The Human Rights Defender’s office of the government of Armenia issued a statement on Monday after Azeri sources began circulating images that appeared to show the nation’s soldiers beheading, then holding up the head, of an Armenian soldier.
“Today, the Human Rights Defender received an alarming call certifying that Azerbaijani military forces beheaded an Armenian soldier several days ago,” the statement read.
“On 16 October, at around 13PM [1 p.m. local time] a member of the Azerbaijani armed forces called the brother of an Armenian soldier and said that his brother is with them; they beheaded him and were going to post his photo on the Internet,” the statement continued. “Afterwards, several hours later, the brother found the photo of on his killed brother’s social media page.”
The Human Rights Defender’s office asserted that the culprits were “members of the Azerbaijani army” and that they appeared to use the man’s phone to publish the images in question on the Armenian soldier’s social media accounts.
“There were two phone calls with Azerbaijani soldiers who used hate speech with intention to humiliate the Armenian killed soldier’s brother. As the latter informed the Human Rights Defender, the calls were made from the Armenian soldier’s phone number,” the office stated.
Armenian officials concluded calling the incident “cruel and terroristic” and warning that evidence suggests the incident is not isolated.
Armenia received nearly immediate support in its declaration from Iran. Iran is the world’s leading state sponsor of terrorism and responsible for widespread atrocities but has largely refused to involve itself in the Nagorno-Karabakh conflict. Both Armenia and Azerbaijan border Iran to its north and Iran has only interjected prior to Tuesday’s statement to complain that the Azeris were, apparently accidentally, bombing targets within Iran’s borders. Iran is a Shiite Muslim country – with an interest in keeping Sunni Syrian fighters away from its border – boasting a minority Azeri population that has erupted in unrest since September.
“Iran will not accept beheading people like Takfiris or targeting cities and innocent people,” Iranian Foreign Ministry spokesman Saeed Khatibzadeh said on Tuesday. “Takfiri” is a word Iranian officials use in reference to Sunni jihadists.
Khatibzadeh added that Iran was concerned about the “worrying images released from Nagorno-Karabakh conflict.”
Azeri soldiers beheading Armenians in Nagorno-Karabakh is not without precedent. During another spate of fighting in 2016, Yerevan accused Azeri soldiers of beheading three soldiers and mutilating their bodies after the heading. Armenian officials claimed that they had evidence that at least one of the soldiers was alive during his beheading. Other bodies of soldiers returned to Armenia at the time were not beheaded but did show signs of other mutilation, officials said.
In the case of one Armenian soldier, 19-year-old Kyaram Sloyan, Azeri soldiers also reportedly took photos with his severed head and posted them online.
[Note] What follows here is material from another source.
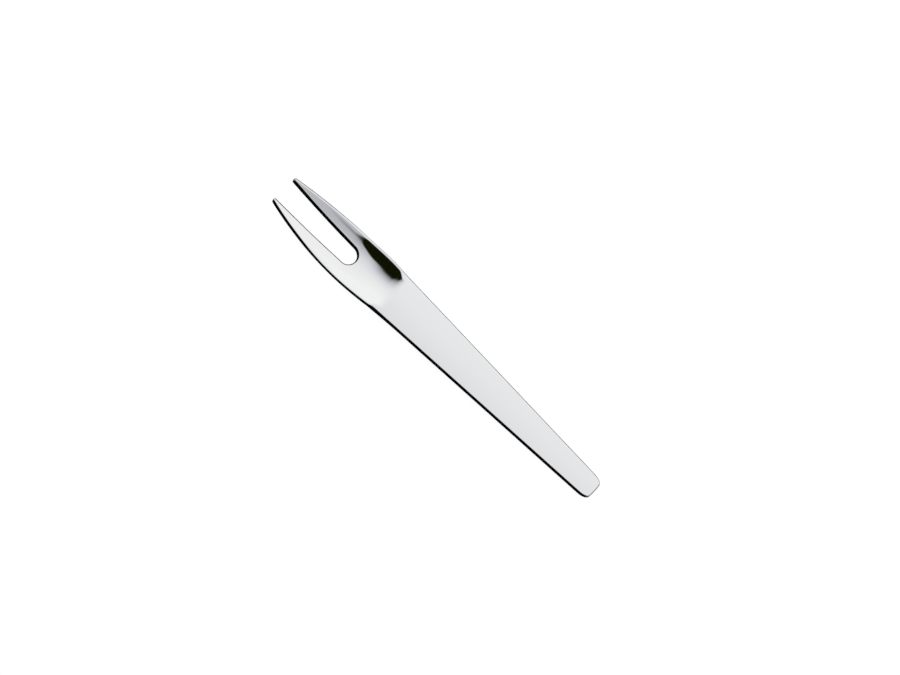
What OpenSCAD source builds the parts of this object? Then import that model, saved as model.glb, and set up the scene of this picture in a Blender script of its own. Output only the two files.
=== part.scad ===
// Appetizer fork, forged in one piece from stainless steel.
// The handle is a flat bar that tapers to its free end. At the shoulder its top
// falls into a shallow scoop with steeper banks, and a U-shaped slot parts the
// scoop into two pointed tines that rise toward their tips.
// X runs from the tips to the handle's end, Y across the fork and Z upward.
// The fork lies as it rests on a table, on its belly and on the handle's end.

/* [Handle] */
// Length of the whole fork, from the tips to the handle's end
fork_len = 150; // [135:1:180]
// Width of the handle at its free end
end_w = 8.9; // [7:0.1:12]
// Width of the handle at the shoulder
shoulder_w = 17.9; // [15:0.1:19]
// Thickness of the flat part of the handle
handle_t = 1.8; // [1.4:0.1:2.6]
// How much thicker the middle of the bar is at the shoulder
shoulder_extra_t = 1.4; // [0.6:0.1:2]
// How much thicker the sides of the bar are at the shoulder
shoulder_side_t = 0.75; // [0.2:0.05:1.4]
// Length of the underside that swells from the flat handle to the shoulder
flare_len = 14; // [8:1:20]
// Length of each rounded corner at the free end, along the handle
end_corner_len = 3.4; // [2:0.1:6]
// Width of each rounded corner at the free end, across the handle
end_corner_w = 1.7; // [1.2:0.1:2.6]
// How far the middle of the free end bulges past its corners
end_bow = 0.4; // [0:0.1:0.8]
// How far the top of the handle falls from its middle to its edges at the shoulder
handle_crown = 0.1; // [0:0.02:0.3]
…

The soldier’s parents had to bury the teen twice, Radio Free Europe/Radio Liberty (RFE/RL) reported at the time, as they did not have his head when they first received the body and no one warned them that he had been beheaded.
Shortly after the killing, the Armenian-American news outlet Asbarez reported that Azerbaijan’s president, Ilham Aliyev, awarded the soldier believed to be responsible for Sloyan’s beheading a medal for his service.
Azerbaijan is facing accusations of other war crimes in the region currently. In early October, Amnesty International accused Baku of using cluster bombs to attack civilians in Nagorno-Karabakh. Human rights groups frown upon the use of cluster bombs because they are highly inaccurate; it is nearly impossible to use them to target exclusively military areas without hurting civilians.
“Over the weekend, footage consistent with the use of cluster munitions in the city of Stepanakert, the capital of Nagorno-Karabakh, was published by the region’s de facto authorities,” Amnesty International revealed. “They also reported an unidentified number of civilian casualties after further shelling in Stepanakert and the town of Shushi.”
The government of Artsakh has accused Baku of displacing half the population of the region since hostilities began in late September.